Describe the new test for provocation outlined in The People (DPP) v McNamara (2020).
The court held in McNamara, in a unanimous judgment delivered by Charleton J, that an individual must exercise ordinary restraint, such as would be applied by an ordinary person of the same age, sex, state of health and general intelligence of the accused.
Charleton J said that it would be contrary to any proper analysis of the level of provocation in this case to consider that any such person in this context "could lose self-control to the degree of shooting someone in the face with a sawn-off shotgun".
He said a trial judge is to filter claims of provocation so that only those with an "air of reality" are allowed to go to jury.
There must be a sudden loss of self-control, not planned or considered. It must also be total, as distinct from losing one’s temper.

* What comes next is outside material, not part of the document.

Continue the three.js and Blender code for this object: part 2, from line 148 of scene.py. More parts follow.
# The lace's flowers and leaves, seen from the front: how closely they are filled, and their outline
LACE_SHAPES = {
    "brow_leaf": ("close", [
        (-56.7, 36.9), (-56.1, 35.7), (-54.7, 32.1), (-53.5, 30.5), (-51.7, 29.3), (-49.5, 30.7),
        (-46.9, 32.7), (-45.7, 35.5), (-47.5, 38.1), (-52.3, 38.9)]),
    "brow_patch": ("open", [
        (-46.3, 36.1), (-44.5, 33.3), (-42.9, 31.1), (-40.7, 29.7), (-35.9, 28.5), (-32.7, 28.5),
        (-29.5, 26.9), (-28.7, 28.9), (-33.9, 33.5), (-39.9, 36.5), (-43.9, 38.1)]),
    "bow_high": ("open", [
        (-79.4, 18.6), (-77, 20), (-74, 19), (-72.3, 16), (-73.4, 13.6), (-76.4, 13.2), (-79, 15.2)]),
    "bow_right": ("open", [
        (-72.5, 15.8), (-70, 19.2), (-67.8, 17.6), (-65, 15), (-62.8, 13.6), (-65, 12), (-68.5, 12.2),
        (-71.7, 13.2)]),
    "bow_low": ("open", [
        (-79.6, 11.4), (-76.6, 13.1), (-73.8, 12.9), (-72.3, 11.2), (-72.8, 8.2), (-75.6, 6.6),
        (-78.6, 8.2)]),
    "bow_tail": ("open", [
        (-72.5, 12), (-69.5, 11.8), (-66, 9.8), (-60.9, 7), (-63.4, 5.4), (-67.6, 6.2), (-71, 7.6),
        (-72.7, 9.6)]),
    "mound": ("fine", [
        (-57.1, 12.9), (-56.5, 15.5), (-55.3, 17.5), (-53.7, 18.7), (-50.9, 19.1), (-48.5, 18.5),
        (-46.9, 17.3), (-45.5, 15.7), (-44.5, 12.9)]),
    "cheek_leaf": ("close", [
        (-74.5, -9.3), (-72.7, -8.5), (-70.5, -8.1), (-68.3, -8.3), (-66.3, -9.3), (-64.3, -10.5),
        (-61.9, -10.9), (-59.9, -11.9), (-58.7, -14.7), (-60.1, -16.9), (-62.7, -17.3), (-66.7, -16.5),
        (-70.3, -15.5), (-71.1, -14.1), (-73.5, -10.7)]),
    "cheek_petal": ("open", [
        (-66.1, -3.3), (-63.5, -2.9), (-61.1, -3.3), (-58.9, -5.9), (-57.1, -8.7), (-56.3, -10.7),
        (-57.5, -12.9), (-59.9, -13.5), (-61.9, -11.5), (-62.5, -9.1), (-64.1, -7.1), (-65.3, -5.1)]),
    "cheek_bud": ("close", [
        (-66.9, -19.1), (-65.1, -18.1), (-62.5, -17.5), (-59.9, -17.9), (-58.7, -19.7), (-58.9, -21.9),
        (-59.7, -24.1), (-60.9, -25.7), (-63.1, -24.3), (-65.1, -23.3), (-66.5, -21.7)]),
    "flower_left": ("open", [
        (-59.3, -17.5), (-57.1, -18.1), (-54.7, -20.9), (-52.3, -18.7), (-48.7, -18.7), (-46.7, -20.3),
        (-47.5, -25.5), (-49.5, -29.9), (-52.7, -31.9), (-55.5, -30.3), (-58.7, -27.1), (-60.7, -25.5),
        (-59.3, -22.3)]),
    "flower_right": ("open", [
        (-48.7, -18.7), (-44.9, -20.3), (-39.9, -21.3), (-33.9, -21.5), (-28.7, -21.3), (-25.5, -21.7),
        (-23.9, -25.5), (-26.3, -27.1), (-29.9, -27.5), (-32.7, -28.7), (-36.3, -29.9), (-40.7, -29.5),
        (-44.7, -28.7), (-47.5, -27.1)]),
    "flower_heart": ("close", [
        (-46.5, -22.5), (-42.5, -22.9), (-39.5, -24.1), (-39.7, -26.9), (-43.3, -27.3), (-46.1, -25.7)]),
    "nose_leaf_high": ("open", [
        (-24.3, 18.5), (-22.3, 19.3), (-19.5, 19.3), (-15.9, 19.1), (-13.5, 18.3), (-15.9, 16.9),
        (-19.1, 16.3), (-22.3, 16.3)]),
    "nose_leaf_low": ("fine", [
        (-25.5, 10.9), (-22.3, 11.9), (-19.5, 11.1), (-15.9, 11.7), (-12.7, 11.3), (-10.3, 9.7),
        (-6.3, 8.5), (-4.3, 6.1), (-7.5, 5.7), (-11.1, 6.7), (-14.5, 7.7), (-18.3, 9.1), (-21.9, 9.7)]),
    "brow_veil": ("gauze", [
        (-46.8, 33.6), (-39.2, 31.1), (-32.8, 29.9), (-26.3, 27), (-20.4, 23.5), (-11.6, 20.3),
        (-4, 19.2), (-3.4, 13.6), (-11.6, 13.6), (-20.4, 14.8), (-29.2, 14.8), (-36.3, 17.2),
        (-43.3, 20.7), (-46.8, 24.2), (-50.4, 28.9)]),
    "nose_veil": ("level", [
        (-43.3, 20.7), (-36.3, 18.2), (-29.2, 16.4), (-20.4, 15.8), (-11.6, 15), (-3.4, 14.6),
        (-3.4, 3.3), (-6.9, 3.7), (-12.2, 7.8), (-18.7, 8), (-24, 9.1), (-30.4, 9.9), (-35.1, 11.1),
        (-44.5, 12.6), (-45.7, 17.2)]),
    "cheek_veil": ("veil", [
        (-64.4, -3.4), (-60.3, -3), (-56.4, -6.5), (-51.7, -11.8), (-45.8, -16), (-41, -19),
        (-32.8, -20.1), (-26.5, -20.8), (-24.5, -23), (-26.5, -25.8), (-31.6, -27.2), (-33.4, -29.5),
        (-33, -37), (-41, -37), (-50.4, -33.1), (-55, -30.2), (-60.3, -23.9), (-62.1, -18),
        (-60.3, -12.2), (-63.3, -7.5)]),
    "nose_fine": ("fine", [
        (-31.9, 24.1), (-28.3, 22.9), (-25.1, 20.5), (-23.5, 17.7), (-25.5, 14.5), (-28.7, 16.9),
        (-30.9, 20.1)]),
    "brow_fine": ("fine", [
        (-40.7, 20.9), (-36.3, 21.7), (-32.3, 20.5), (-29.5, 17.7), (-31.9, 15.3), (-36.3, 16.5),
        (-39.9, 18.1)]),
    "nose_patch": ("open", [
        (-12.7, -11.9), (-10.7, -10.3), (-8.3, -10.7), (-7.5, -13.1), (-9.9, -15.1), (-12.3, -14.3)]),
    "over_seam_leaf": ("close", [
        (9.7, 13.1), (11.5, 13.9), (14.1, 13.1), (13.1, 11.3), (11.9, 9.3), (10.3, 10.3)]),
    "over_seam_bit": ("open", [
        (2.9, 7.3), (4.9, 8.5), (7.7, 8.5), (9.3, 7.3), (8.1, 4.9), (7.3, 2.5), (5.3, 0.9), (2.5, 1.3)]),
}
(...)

There must be a complete, overwhelming loss of ordinary self-restraint in the face of what was said or done to provoke the accused, such that the accused could not help intending to inflict death or injury and could not stop himself from doing so.

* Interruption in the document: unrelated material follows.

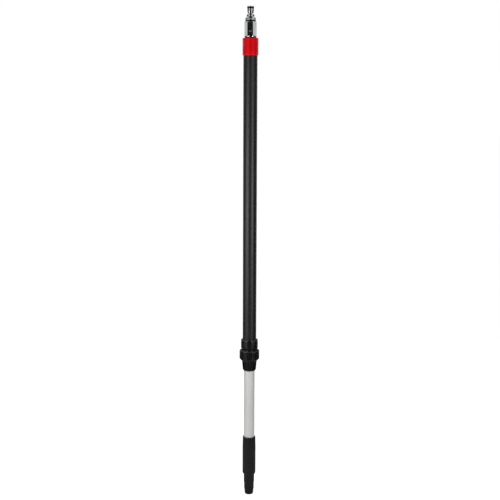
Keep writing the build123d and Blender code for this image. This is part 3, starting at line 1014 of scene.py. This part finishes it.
def floor():
    """Plain pale floor, lifted to about white, on which the pole's soft shadow doesn't show."""
    half = FLOOR_SIZE / 2
    z = cad_box[0].z - FLOOR_GAP
    corners = [(-half, -half, z), (half, -half, z), (half, half, z), (-half, half, z)]
    piece = mesh_object("floor", corners, [(0, 1, 2, 3)], [0.0] * 4)
    material, tree, bsdf = shader("floor")
    mottle = noise(tree, (30, 30, 30), 2.0)
    low = (FLOOR_ALBEDO - FLOOR_MOTTLE,) * 3
    high = (FLOOR_ALBEDO + FLOOR_MOTTLE,) * 3
    tree.links.new(mixed(tree, mottle, low, high), bsdf.inputs["Base Color"])
    bsdf.inputs["Roughness"].default_value = 0.9
    bsdf.inputs["Specular IOR Level"].default_value = 0.0
    path = tree.nodes.new("ShaderNodeLightPath")
    seen = plus(tree, path.outputs["Is Camera Ray"], path.outputs["Is Glossy Ray"])
    lift = remap(tree, seen, 0.0, 1.0, 0.0, FLOOR_LIFT)
    bsdf.inputs["Emission Color"].default_value = (1.0, 1.0, 1.0, 1.0)
    tree.links.new(lift, bsdf.inputs["Emission Strength"])
    piece.data.materials.append(material)


def dark_stage(name, vertices, faces, shade=DARK_SHADE):
    """Dark cloth of the studio, which only reflections see."""
    piece = mesh_object(name, vertices, faces, [0.0] * len(vertices))
    material, tree, bsdf = shader(name)
    cloth = noise(tree, (200, 200, 200), 2.0)
    low = ((1 - CLOTH_MOTTLE) * shade,) * 3
    high = ((1 + CLOTH_MOTTLE) * shade,) * 3
    tree.links.new(mixed(tree, cloth, low, high), bsdf.inputs["Base Color"])
    bsdf.inputs["Roughness"].default_value = 1.0
    bsdf.inputs["Specular IOR Level"].default_value = 0.0
    piece.data.materials.append(material)
    piece.visible_camera = False
    piece.visible_diffuse = False
    piece.visible_shadow = False


def ribbon_faces(count):
    """Faces between two rows of points, one after the other."""
    return [(i, i + 1, count + i + 1, count + i) for i in range(count - 1)]


def spread(start, end, steps):
    """Evenly spaced angles, in radians, between two in degrees."""
    return [math.radians(start + (end - start) * i / steps) for i in range(steps + 1)]


def swept(name, left, right, near, far, shade=DARK_SHADE):
    """Dark strip swept round the pole between two azimuths and two (radius, height) edges."""
    angles = spread(left, right, SCREEN_STEPS)
    vertices = []
    for radius, z in (near, far):
        vertices += [(radius * math.sin(a), -radius * math.cos(a), z) for a in angles]
    dark_stage(name, vertices, ribbon_faces(len(angles)), shade)


def arch():
    """Dark band from in front of the pole to over its top."""
    tilts = spread(ARCH_FROM, ARCH_TO, ARCH_STEPS)
    vertices = []
    for x in (-ARCH_HALF_WIDTH, ARCH_HALF_WIDTH):
        for tilt in tilts:
            z = ARCH_CENTRE + SCREEN_RADIUS * math.sin(tilt)
            vertices.append((x, -SCREEN_RADIUS * math.cos(tilt), z))
    dark_stage("screen_arch", vertices, ribbon_faces(len(tilts)))


def screens():
    """Dark screens round the pole, with a gap behind each side, and cloths on the floor."""
    ground = cad_box[0].z + FLOOR_GAP
    wall = SCREEN_RADIUS
    middle = ((wall, SURROUND_TOP), (wall, SCREEN_TOP))
    swept("surround_front", -SURROUND_FRONT, SURROUND_FRONT, (wall, ground), (wall, SURROUND_TOP))
    swept("surround_back", *SURROUND_BACK, (wall, ground), (wall, SURROUND_TOP))
    swept("screen", SCREEN_LEFT, SCREEN_RIGHT, *middle, SCREEN_SHADE)
    upper = ((wall, SCREEN_TOP), (wall, UPPER_SCREEN_TOP))
    arch()
    swept("screen_left", -SIDE_SCREEN_TO, -SIDE_SCREEN_FROM, *upper, GREY_SHADE)
    swept("screen_right", SIDE_SCREEN_FROM, SIDE_SCREEN_TO, *upper, GREY_SHADE)
    near = ((radius_of("tip_o_ring"), ground), (CLOTH_SEAM, ground))
    far = ((CLOTH_SEAM, ground), (wall, ground))
    swept("cloth_near", *FULL_CIRCLE, *near, GREY_SHADE)
    swept("cloth_far", *FULL_CIRCLE, *far, FAR_CLOTH_SHADE)


def area_light(name, place, target, width, height, power):
    """Soft rectangular lamp."""
    lamp = bpy.data.lights.new(name, "AREA")
    lamp.shape = "RECTANGLE"
    lamp.size = width
    lamp.size_y = height
    lamp.energy = power
    piece = bpy.data.objects.new(name, lamp)
    piece.location = place
    piece.rotation_euler = (Vector(target) - Vector(place)).to_track_quat("-Z", "Y").to_euler()
    piece.visible_camera = False
    bpy.context.scene.collection.objects.link(piece)


def lamps():
    """A wide strip and a narrow, taller core on each side, and an even light from above."""
    for part, (foot, top), azimuths, widths, powers in (
        ("strip", STRIP_SPAN, STRIP_AZIMUTHS, STRIP_WIDTHS, STRIP_POWERS),
        ("core", STRIP_CORE_SPAN, STRIP_CORE_AZIMUTHS, STRIP_CORE_WIDTHS, STRIP_CORE_POWERS),
    ):
        middle = (foot + top) / 2
        for side, azimuth, width, power in zip(("left", "right"), azimuths, widths, powers):
            angle = math.radians(azimuth)
            place = (STRIP_DISTANCE * math.sin(angle), -STRIP_DISTANCE * math.cos(angle), middle)
            area_light(f"{part}_{side}", place, (0, 0, middle), width, top - foot, power)
    sky = bpy.data.lights.new("sky", "SUN")
    sky.energy = SKY_STRENGTH
    sky.angle = SKY_SPREAD
    piece = bpy.data.objects.new("sky", sky)
    piece.location = (0, 0, SKY_HEIGHT)
    piece.visible_glossy = False
    bpy.context.scene.collection.objects.link(piece)


def camera():
    """Camera at the viewer's height, looking slightly down."""
    data = bpy.data.cameras.new("camera")
    data.sensor_width = SENSOR_WIDTH
    data.lens = FOCAL_PIXELS / FRAME_PIXELS * SENSOR_WIDTH
    piece = bpy.data.objects.new("camera", data)
    tilt = Matrix.Rotation(math.pi / 2 - CAMERA_PITCH, 4, "X")
    roll = Matrix.Rotation(CAMERA_ROLL, 4, "Z")
    place = Matrix.Translation((CAMERA_OFFSET, -CAMERA_DISTANCE, CAMERA_HEIGHT))
    piece.matrix_world = place @ tilt @ roll
    bpy.context.scene.collection.objects.link(piece)
    bpy.context.scene.camera = piece


camera()
world()
floor()
screens()
lamps()
bpy.context.scene.view_settings.view_transform = "Standard"

finish_nodes()
tube("outer_tube_skin", "outer_tube", 1.2 * MM, "outer_pole", black_anodised)
tube("inner_tube_skin", "inner_tube", 1.2 * MM, "inner_pole", bright_anodised)
tool_cone()
cone_screw()
grip_nut()
clamp()
collar()
barrel()
pin_heads()
nipple()
seals()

The loss of self-control cannot be attributable to intoxication; the accused’s actions must be considered as though he or she was not intoxicated at the time.
The loss of self-control must be in response to a genuinely serious provocation, not a mere insult by the victim. The provocative act by action or gross insult must be entirely outside the bounds of any ordinary interaction acceptable in society.
The defence does not apply to warped notions of honour; to any unacceptable ideas about the proper romantic or sexual conduct of males or females; to hurt to male pride; or to gang vengeance.
Nor does it apply in situations where an ordinary individual sharing the same fixed characteristics as the accused (eg age, sex, ethnicity, pregnancy, mental infirmity, state of health) would be able to exercise self-restraint in the same background circumstances.
The case therefore replaces what was considered to be a purely subjective test with a mixed subjective/objective test.
Describe another recent case, but in which the claim of provocation had the "air of reality" as required by Charleton J in The People (DPP) v McNamara (2020).
In DPP v Almasi (2016), Zoltan Almasi was convicted of the murder of Joseph Dunne, 20.
Dunne had been out with his friends and thumped a van parked on the road while walking. The van belonged to Almasi, who chased him with a baseball bat and hit him once on the side of the head.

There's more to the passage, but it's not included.